At the hearing, on the order to show cause, a few additional facts appeared, which, had they been developed, might well have been sufficient support for the order of December 18. For example, the defendant testified that on several occasions when he called in the evening to ask permission to take the child the next day he found that she had been left in the care of "another minor child." How old this other minor was, or her competence to care for Charla, was not made to appear. The defendant complained, too, that quite often [62 Cal. App. 2d 188] "the child" was dirty when he took her. These, and another fact or two, caused the trial judge to say that he had all the evidence he wanted; that he was going to send an investigator to look into the home; that the matter was continued until December 18.
With the determination of the trial court to make use of one of the two investigators provided by the Legislature (Code Civ. Proc., sec. 261a) we have no fault to find; the witnesses before him were very partisan, and it appeared that a disinterested investigation should be made. We are of the opinion, however, that in the words of section 261a, Code of Civil Procedure, providing that "... to assist the court in the transaction of the judicial business of said court, [it] may appoint the following employees: ... two investigators of domestic relations cases ..." there is not to be found any legislative intent to authorize the acceptance of a report of the investigator privately given, not upon the stipulation of the parties, as the basis for the making of a judicial order.
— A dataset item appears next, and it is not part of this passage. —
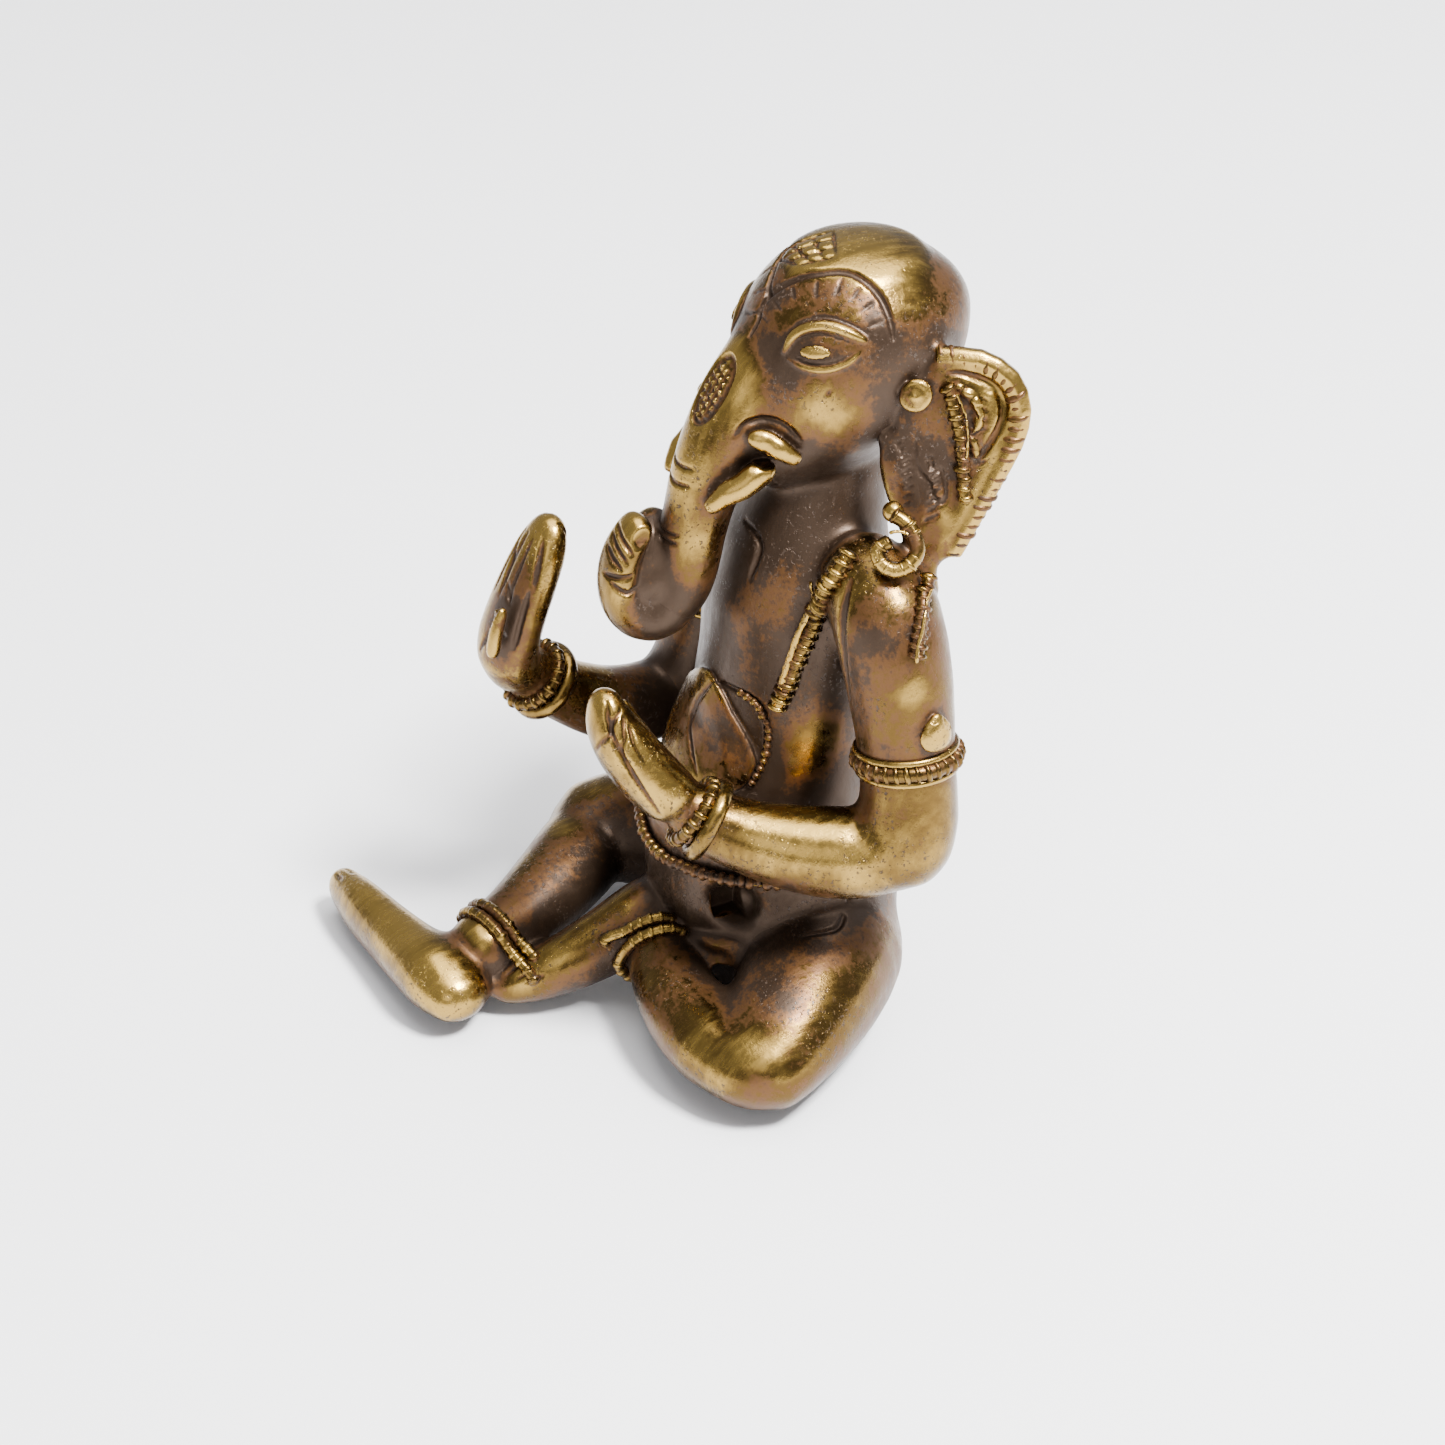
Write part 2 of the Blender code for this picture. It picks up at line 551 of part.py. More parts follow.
# Legs: thigh, shin and foot on each side. The folded left foot tucks in under the belly.
for side_name, leg, shin, foot in (("left", LEG_LEFT, SHIN_LEFT, FOOT_LEFT),
                                   ("right", LEG_RIGHT, SHIN_RIGHT, FOOT_RIGHT)):
    thigh = limb("thigh_" + side_name, leg, sides=18, steps=2, side_hint=Z_HINT, floor=True)
    cut(thigh, TORSO, 26, 1, X_HINT, start=0.2, end=0.5)
    lower = limb("shin_" + side_name, shin, sides=16, steps=2, side_hint=Z_HINT, end=0.4, floor=True)
    cut(lower, leg, 18, 2, Z_HINT)
    sole = limb("foot_" + side_name, foot, sides=16, steps=2, side_hint=Z_HINT, floor=True)
    cut(lower, foot, 16, 2, Z_HINT)
    start = 0.70 if side_name == "left" else 0.78
    anklet = band("anklet_" + side_name, shin, start, start + 0.09, Z_HINT, 1.0)
    cut(anklet, foot, 16, 2, Z_HINT)
    if side_name == "left":
        for piece in (lower, sole, anklet):
            cut(piece, TORSO, 26, 1, X_HINT, start=0.2, end=0.5)
        cut(sole, SHIN_RIGHT, 16, 2, Z_HINT, end=0.4)
    else:
        cut(anklet, FOOT_LEFT, 16, 2, Z_HINT)

# Arms: the forearm meets the rounded elbow, and the hand meets the wrist.
for side_name, arm, fore, hand in (("left", UPPER_ARM_LEFT, FOREARM_LEFT, HAND_LEFT),
                                   ("right", UPPER_ARM_RIGHT, FOREARM_RIGHT, HAND_RIGHT)):
    upper = limb("upper_arm_" + side_name, arm, sides=16, steps=2, side_hint=Y_HINT)
    cut(upper, TORSO, 26, 1, X_HINT, start=0.2, end=0.5)
    lower = limb("forearm_" + side_name, fore, sides=16, steps=2, side_hint=Z_HINT, end=0)
    cut(lower, arm, 16, 2, Y_HINT)
    palm = limb("hand_" + side_name, hand, sides=16, steps=2, side_hint=X_HINT, start=0.3)
    cut(palm, fore, 16, 2, Z_HINT, end=0)
    band("armlet_" + side_name, arm, 0.56, 0.62, Y_HINT, 0.65)
    band("bracelet_inner_" + side_name, fore, 0.75, 0.82, Z_HINT, 0.9)
    band("bracelet_outer_" + side_name, fore, 0.86, 0.93, Z_HINT, 0.9)

# A pocket is left open under the belly, between it, the left thigh and the left foot.
pocket_mesh = bpy.data.meshes.new("cutter")
bm = bmesh.new()
bmesh.ops.create_uvsphere(bm, u_segments=14, v_segments=10, radius=POCKET_RADIUS * MM)
bmesh.ops.translate(bm, verts=bm.verts, vec=Vector(POCKET_CENTRE) * MM)
bm.to_mesh(pocket_mesh)
bm.free()
pocket = bpy.data.objects.new("cutter", pocket_mesh)
bpy.context.scene.collection.objects.link(pocket)
apply_difference(torso, pocket)


def leaf_outline(angle):
    width = LEAF_HALF_WIDTH * math.sin(angle)
    height = -LEAF_HALF_HEIGHT * math.cos(angle) * (1.0 + 0.16 * max(0.0, math.cos(angle)) ** 4)
    return width * (1.0 - 0.18 * max(0.0, math.cos(angle))), height


def leaf_sheet(a, d):
    return Vector((a, LEAF_FRONT_Y + LEAF_WRAP * a * a, LEAF_CENTRE_Z - d))


# Belly leaf, its beaded edge, the waist cord and the sacred thread.
body = surface_of("torso")
laid_patch("belly_leaf", body, leaf_sheet, leaf_outline, LEAF_THICKNESS, sides=24)
edge_route = []
for k in range(15):
    a, d = leaf_outline(math.radians(16 + 328 * k / 14))
    edge_route.append(leaf_sheet(a * 1.2, d * 1.2))
laid_tube("belly_beads", body, edge_route, 0.6, sides=6, steps=2)
laid_tube("waist_cord", body, WAIST_CORD, 0.75, sides=6, steps=2)
laid_tube("sacred_thread", surface_of("torso", "upper_arm_left"), SACRED_THREAD, 1.05, sides=8,
          steps=2, flat=0.75)
cut(pieces["sacred_thread"], UPPER_ARM_LEFT, 16, 2, Y_HINT)

for side_name, side, eye in (("left", 1, EYE_LEFT), ("right", -1, EYE_RIGHT)):
    head_and_trunk = surface_of("head", "trunk")
    almond("eye_" + side_name, surface_of("head"), eye, mirrored((0.6, 0.8, 0.05), side), (2.9, 1.35, 0.7))
    laid_tube("tusk_" + side_name, head_and_trunk,
              [tuple(mirrored(p, side)) + (p[3],) for p in TUSK], 1.5, sides=8, steps=2, flat=0.85)
    laid_tube("tusk_socket_" + side_name, surface_of("head", "trunk", "tusk_" + side_name),
              [tuple(mirrored(p, side)) + (p[3],) for p in TUSK_SOCKET], 1.2, sides=8, steps=2,
              flat=0.8)

    # Ear plate with its beaded rim, ridge and leaves, the stud and the earring.
    ear = ear_plate("ear_" + side_name, side)
    cut(ear, HEAD, **HEAD_SHAPE)
    rim = [on_ear(side, u * 0.965 + 0.1, v * 0.97 + 0.7) for u, v in EAR_OUTLINE[1:9]]
    free_tube("ear_rim_" + side_name, rim, 0.72, ear_frame(side)[3], sides=6, steps=2)
    ear_surface = surface_of("ear_" + side_name)
    ridge = [on_ear(side, u, v, 1.2) for u, v in EAR_RIDGE]
    laid_tube("ear_ridge_" + side_name, ear_surface, ridge, 0.75, sides=8, steps=2)
    for number, line in (("front", EAR_LEAF_FRONT), ("rear", EAR_LEAF_REAR)):
        route = [tuple(on_ear(side, u, v, 1.2)) + (r,) for u, v, r in line]
        laid_tube("ear_leaf_" + number + "_" + side_name, ear_surface, route, 1.0, sides=8, steps=2,
                  flat=0.5)
    stud = turned_boss("ear_stud_" + side_name, side, -0.8, 4.4, 1.5)
    cut(stud, HEAD, **HEAD_SHAPE)
    ball("earring_bead_" + side_name, mirrored(EARRING_BEAD, side), 1.15)
    coil = []
    _, out, down, face = ear_frame(side)
    for k in range(15):
        a = math.radians(-120 + 330 * k / 14)
        reach = 2.5 - 1.1 * k / 14
        coil.append(mirrored(EARRING, side) + out * (reach * math.cos(a)) + down * (reach * math.sin(a)))
    free_tube("earring_" + side_name, coil, 0.85, face, sides=6, steps=1)
    arm_surface = surface_of("upper_arm_" + side_name)
    laid_tube("shoulder_lock_" + side_name, arm_surface, [mirrored(p, side) for p in SHOULDER_LOCK], 0.85,
              sides=6, steps=2)

# Leaf ornament above each armlet, gathered cloth at each hip, and the thumbs.
for side_name, side, spot in (("left", 1, ARMLET_LEAF_LEFT), ("right", -1, ARMLET_LEAF_RIGHT)):
    laid_patch("armlet_leaf_" + side_name, surface_of("upper_arm_" + side_name),
               flat_sheet(spot, (0.25 * side, 0.97, 0), (0.1 * side, 0, -1)),
               lambda a: (2.0 * math.sin(a) * (1 - 0.35 * math.cos(a)), -2.4 * math.cos(a)),
               0.8, rings=2, sides=14)
    laid_tube("hip_cloth_" + side_name, surface_of("torso", "thigh_" + side_name),
              [mirrored(p, side) for p in HIP_CLOTH], 1.5, sides=8, steps=3, flat=0.45)
laid_tube("thumb_left", surface_of("hand_left"), THUMB_LEFT, 1.3, sides=10, steps=3)
laid_tube("thumb_right", surface_of("hand_right"), THUMB_RIGHT, 1.3, sides=10, steps=3)
web_ground = surface_of("torso", "thigh_left", "shin_left", "foot_left")
laid_patch("lap_web", web_ground, flat_sheet(LAP_WEB, (0.75, 0.45, 0.1), (0.2, -0.5, -0.6)),
           lambda a: (3.6 * math.cos(a), 2.2 * math.sin(a)), 0.9, rings=2, sides=14)

# The finished figure is moved so that its origin is under the middle of it, on the floor.
lowest = Vector((1e9, 1e9, 1e9))
highest = -lowest
for piece in pieces.values():
    for vertex in piece.data.vertices:
        for axis in range(3):
            value = piece.location[axis] + vertex.co[axis]
            lowest[axis] = min(lowest[axis], value)
            highest[axis] = max(highest[axis], value)
middle = (lowest + highest) / 2
for piece in pieces.values():
    piece.location -= Vector((middle.x, middle.y, lowest.z))
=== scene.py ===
"""A small seated ganesha figure in aged brass, on a pale floor.

Lengths are in mm up to the point where a mesh is made, and in metres from there on.
"""
import heapq
import math

import bpy
import numpy as np
import openvdb as vdb
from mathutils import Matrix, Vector


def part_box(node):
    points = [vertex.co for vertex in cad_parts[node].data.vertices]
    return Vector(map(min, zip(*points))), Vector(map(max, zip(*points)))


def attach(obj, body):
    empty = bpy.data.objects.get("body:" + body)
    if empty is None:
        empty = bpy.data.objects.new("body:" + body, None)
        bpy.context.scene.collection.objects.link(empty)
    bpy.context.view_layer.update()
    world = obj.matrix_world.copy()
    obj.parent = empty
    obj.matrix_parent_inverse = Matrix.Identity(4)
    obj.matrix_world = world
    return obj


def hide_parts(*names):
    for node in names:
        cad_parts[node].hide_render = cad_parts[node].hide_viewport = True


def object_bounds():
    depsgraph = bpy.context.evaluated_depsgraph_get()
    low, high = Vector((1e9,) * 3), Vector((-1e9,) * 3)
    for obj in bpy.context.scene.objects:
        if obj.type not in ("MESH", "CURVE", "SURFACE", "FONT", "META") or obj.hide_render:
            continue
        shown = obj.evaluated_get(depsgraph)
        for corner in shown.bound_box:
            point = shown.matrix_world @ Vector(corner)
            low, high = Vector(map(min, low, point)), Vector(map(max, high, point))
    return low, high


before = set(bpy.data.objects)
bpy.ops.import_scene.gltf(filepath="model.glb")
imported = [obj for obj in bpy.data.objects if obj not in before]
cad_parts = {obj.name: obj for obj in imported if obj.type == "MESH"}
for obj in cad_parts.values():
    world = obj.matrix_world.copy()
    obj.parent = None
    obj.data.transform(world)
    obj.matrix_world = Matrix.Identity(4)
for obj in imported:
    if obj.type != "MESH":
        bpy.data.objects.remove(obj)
packed_box = [list(corner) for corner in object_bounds()]

# ---------------------------------------------------------------------------------------------
# The casting's skin. The real figure is one pour of brass from a wax built up of rolled and
# pinched pieces, so limbs run into each other with soft fillets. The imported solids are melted
# together here in one grid of distances to the metal, which every later section works on.
STEP = 0.25       # spacing of the grid
REACH = 3.5                              # how far round each solid distances are kept
MARGIN = 5.0                             # room round the figure
FILLET = 1.1                             # where one limb runs into the next
CASTING_BLUR = 0.85                      # how far the pour has rounded the limbs
ORNAMENT_BED = 0.5                       # the skin stops this far under the strands pressed on it
ORNAMENT_FILLET = 0.7
EAR_RIM_FILLET = 3.0
NOBODY = 255
FLESH = ["torso", "head", "trunk", "trunk_curl", "upper_arm_left", "upper_arm_right", "forearm_left",
         "forearm_right", "thigh_left", "thigh_right", "shin_left", "shin_right", "foot_left",
         "foot_right", "hand_left", "hand_right"]
PRESSED_ON = {"lap_web": 1.0, "hip_cloth_left": 0.5, "hip_cloth_right": 0.5, "belly_leaf": 0.35,
              "ear_left": 0.7, "ear_right": 0.7, "ear_leaf_front_left": 0.3,
              "ear_leaf_front_right": 0.3, "ear_leaf_rear_left": 0.3, "ear_leaf_rear_right": 0.3,
              "ear_stud_left": 0.25, "ear_stud_right": 0.25, "earring_bead_left": 0.3,
              "earring_bead_right": 0.3, "armlet_leaf_left": 0.35, "armlet_leaf_right": 0.35,
              "thumb_left": 0.9, "thumb_right": 0.9, "tusk_left": 0.5, "tusk_right": 0.5,
              "tusk_socket_left": 0.5, "tusk_socket_right": 0.5, "eye_left": 0.25, "eye_right": 0.25}
SUNK = ["hip_cloth_left", "hip_cloth_right", "thumb_left", "thumb_right", "ear_leaf_front_left",
        "ear_leaf_front_right", "ear_leaf_rear_left", "ear_leaf_rear_right"]       # worn almost flush
CAST = FLESH + list(PRESSED_ON)

lowest = np.array(packed_box[0]) * 1000
highest = np.array(packed_box[1]) * 1000
base = np.floor((lowest - MARGIN) / STEP).astype(int)
size = np.ceil((highest + MARGIN) / STEP).astype(int) - base + 1
skin = np.full(size, REACH, np.float32)
nearest = np.full(size, REACH, np.float32)
second = np.full(size, REACH, np.float32)
owner = np.full(size, NOBODY, np.uint8)
solids = {}


def node_box(node):
    low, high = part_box(node)
    return np.array(low) * 1000, np.array(high) * 1000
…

But it clearly appears that the order which was made December 18 was based largely on the investigator's report, communicated privately to the judge, and without any stipulation that it might be considered. The "Recommendation" of the investigator was filed December 18, with the court's notation, "Approved and so ordered," but no further report appears in the record. At the hearing on December 18, no witnesses were called; the trial judge announced the recommendations of the investigator, and indicated that they constituted his order; he then concluded the brief session with the words: "I have gone into this very thoroughly with my investigator, with the report. That is all. You get the child today."
 Even an affidavit is incompetent evidence save where authorized by law. (Reidy v. Collins (1933), 134 Cal. App. 713, 722 [26 P.2d 712], and cases cited.) [3b] Until the Legislature so provides, the report of the court's investigator, not required to be under the sanction of an oath, or to be made a part of the record, is not competent evidence, and is not a proper foundation upon which to base an order. The opinion of our Supreme Court in Fewel v. Fewel (1943), 23 Cal. 2d 431 [144 P.2d 592], while dealing primarily with an order based exclusively on a recommendation of an investigator, without an accompanying report, contains a discussion pertinent to our conclusion and fully supports it. [62 Cal. App. 2d 189]
The order of December 18, 1942, is reversed. The appeal from the subsequent order of January 4, 1943, having become moot, is dismissed.
Shinn, Acting P. J., and Wood (Parker), J., concurred.